Me concentré en el mar y éste me
regaló un espectáculo singular: las nubes arropaban a los otros dos cruceros y
solo veía una parte de sus estructuras, abrazadas por el blanco y algodonoso
cinturón de las densas masas. Parecían querer trepar hasta lo alto de las
cubiertas, como en un abordaje, como también se arrastraban infructuosamente
por las faldas de las montañas. Producían un efecto extraño, de bendición de
nieve demasiado baja, como neveros o glaciares fuera de lugar, parches de
invierno adelantado que miraban al mar con ojos ávidos definidos por un amor
geológico.
Fijé la mirada en la impetuosa
estela que se había anunciado desde el interior del bar de popa. Me imaginé
como uno de los tripulantes de aquellas gloriosas expediciones de finales del
siglo XVIII, a bordo de una de aquellas fragatas que seguía las instrucciones
del virrey de Nueva España. Me imaginaba como cronista, ya que mis habilidades
guerreras eran escasas y la vida de marinero era demasiado dura. Tampoco quería
ser una carga. Nos esperarían la isla de San Carlos, que posteriormente sería
redenominada como Forrester Island, al sudoeste de la isla Príncipe de Gales, y
el cabo de San Agustín, en Langara Island, la isla más septentrional de Haida
Gwaii, el que fuera el archipiélago de la reina Carlota.
Siempre me han fascinado esas
fragatas y goletas de hermoso porte, mascarones soberbios, popas adornadas como
para un baile, los ojillos de las troneras de los cañones a babor y estribor.
De apariencia consistente, eran víctimas de los inesperados caprichos del mar
que las vapuleaban, qué extraían quejidos de muerte a sus maderas, que ponían a
prueba la pericia de las dotaciones y los capitanes.

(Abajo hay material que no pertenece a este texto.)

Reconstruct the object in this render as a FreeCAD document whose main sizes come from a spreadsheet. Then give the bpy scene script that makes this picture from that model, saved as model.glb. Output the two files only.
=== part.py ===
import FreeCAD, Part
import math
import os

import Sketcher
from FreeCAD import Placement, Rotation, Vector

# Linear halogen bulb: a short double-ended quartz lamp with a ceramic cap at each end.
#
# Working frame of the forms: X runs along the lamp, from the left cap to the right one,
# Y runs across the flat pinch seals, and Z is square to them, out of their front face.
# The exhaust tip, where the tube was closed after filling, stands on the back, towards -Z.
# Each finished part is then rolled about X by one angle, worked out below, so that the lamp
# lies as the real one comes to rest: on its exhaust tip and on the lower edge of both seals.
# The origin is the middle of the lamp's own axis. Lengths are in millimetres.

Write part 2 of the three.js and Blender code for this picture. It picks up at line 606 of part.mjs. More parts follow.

Navegar por estas aguas no
era un crucero de placer sino un riesgo para la vida. Pienso que debían estar
locos para internarse por estos lugares o estar insuflados de un carácter y un
espíritu que no se amilanaba fácilmente, un patriotismo y un sentido del deber
hacia la Corona que no podemos comprender en la actualidad. Mucho peor era
navegar a mar abierto, sin la protección relativa que otorgaban las islas
pegadas a la costa continental.
La salvaje hermosura del paisaje
encerraba una trampa mortal que podría materializarse tras cualquiera de los accidentes
geográficos que jalonaban la ruta por aquel laberinto de canales. En aquellos
tiempos no disponían de los sofisticados y casi infalibles instrumentos de
navegación actuales, ni siquiera de cartas náuticas suficientemente fiables. La
violencia, en forma de tormentas que fagocitaban lo que se interpusiera en su
camino, marcaba su territorio, que hacía valer de la forma más cruel y celosa. El
mar se revelaba colérico. Mejor desaparecer antes de que uno de esos prontos
meteorológicos acabara con la expedición de turno. No siempre aparecía, salvador,
un refugio donde guarecerse. Las olas podían estrellar un barco contra los
acantilados o los arrecifes en poco tiempo.